- WRITTEN EXERCISE -
Write out the lines from the top of the material through the line with "socket.default_value = value", exactly and with nothing added.

- DATA EXCERPT -
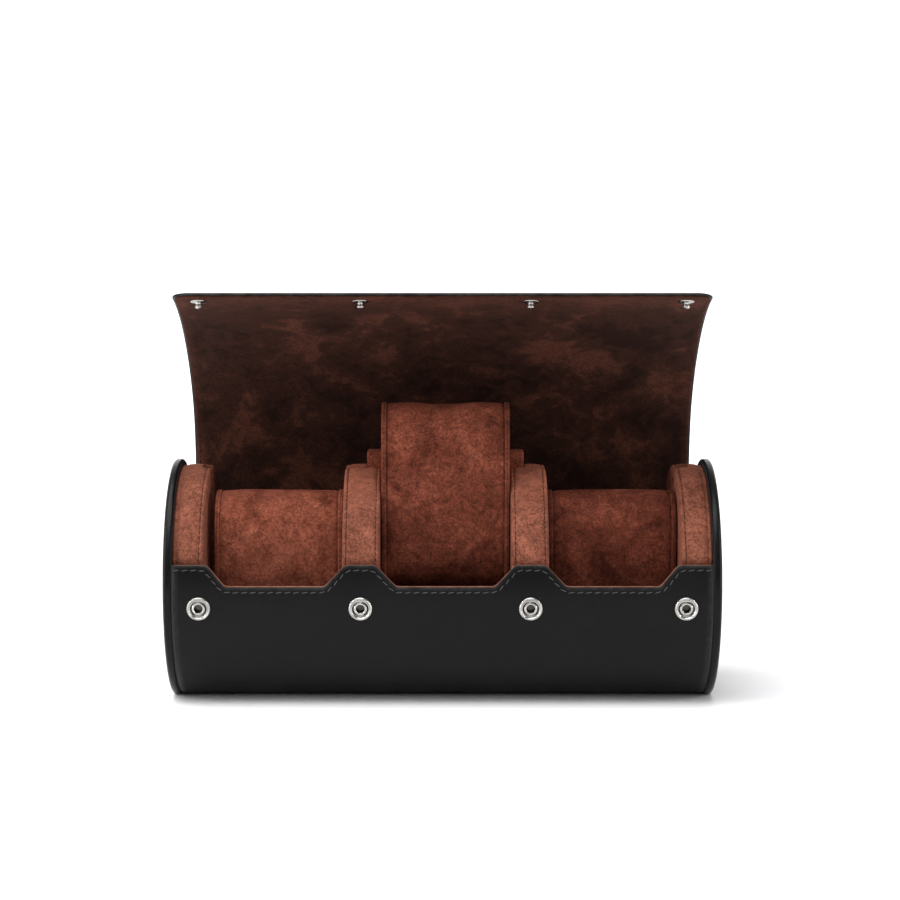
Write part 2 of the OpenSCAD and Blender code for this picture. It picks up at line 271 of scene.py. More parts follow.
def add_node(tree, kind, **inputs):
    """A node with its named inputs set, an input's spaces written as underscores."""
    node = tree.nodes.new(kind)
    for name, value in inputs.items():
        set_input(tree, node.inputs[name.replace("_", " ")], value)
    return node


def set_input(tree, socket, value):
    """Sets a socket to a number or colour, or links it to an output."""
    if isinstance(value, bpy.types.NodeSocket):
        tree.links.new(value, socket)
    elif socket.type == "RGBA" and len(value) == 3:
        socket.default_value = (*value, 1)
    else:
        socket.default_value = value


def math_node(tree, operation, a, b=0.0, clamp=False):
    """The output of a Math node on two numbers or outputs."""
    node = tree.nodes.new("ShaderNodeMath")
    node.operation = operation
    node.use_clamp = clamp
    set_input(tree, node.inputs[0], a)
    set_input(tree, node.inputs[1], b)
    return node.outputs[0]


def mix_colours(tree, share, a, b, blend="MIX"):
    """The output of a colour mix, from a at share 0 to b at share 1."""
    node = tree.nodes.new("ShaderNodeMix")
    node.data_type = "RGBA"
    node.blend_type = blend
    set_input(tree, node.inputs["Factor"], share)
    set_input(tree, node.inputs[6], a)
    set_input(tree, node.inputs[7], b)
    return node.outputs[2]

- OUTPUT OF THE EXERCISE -
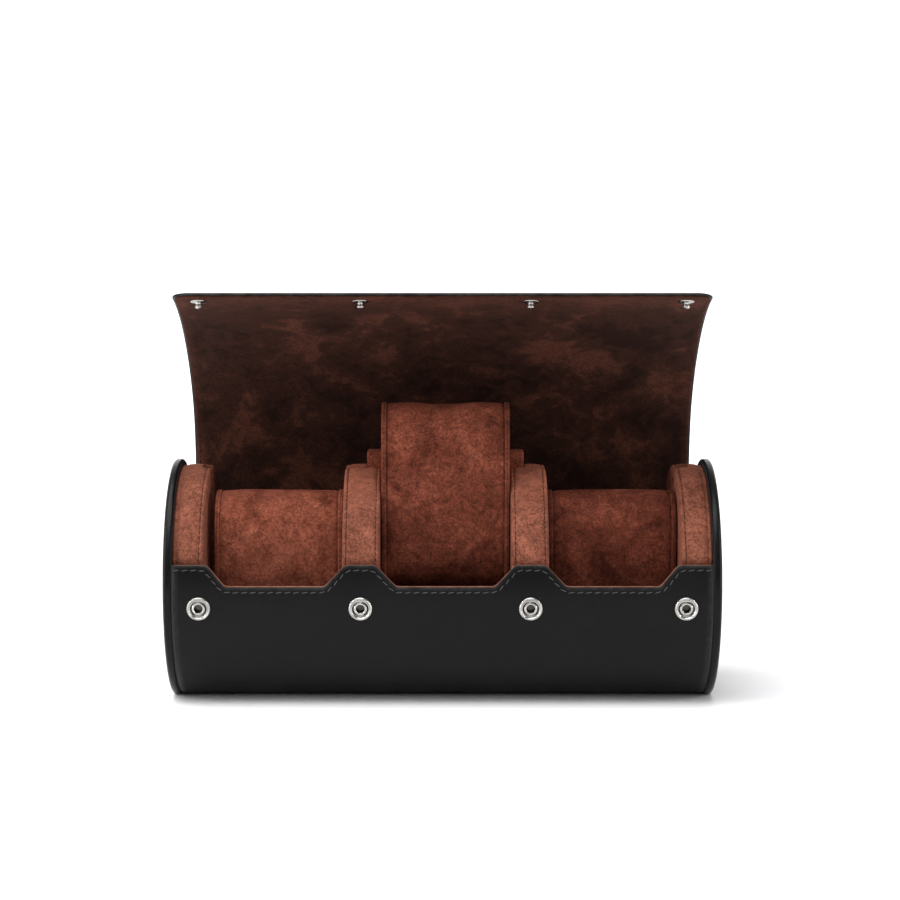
Write part 2 of the OpenSCAD and Blender code for this picture. It picks up at line 271 of scene.py. More parts follow.
def add_node(tree, kind, **inputs):
    """A node with its named inputs set, an input's spaces written as underscores."""
    node = tree.nodes.new(kind)
    for name, value in inputs.items():
        set_input(tree, node.inputs[name.replace("_", " ")], value)
    return node


def set_input(tree, socket, value):
    """Sets a socket to a number or colour, or links it to an output."""
    if isinstance(value, bpy.types.NodeSocket):
        tree.links.new(value, socket)
    elif socket.type == "RGBA" and len(value) == 3:
        socket.default_value = (*value, 1)
    else:
        socket.default_value = value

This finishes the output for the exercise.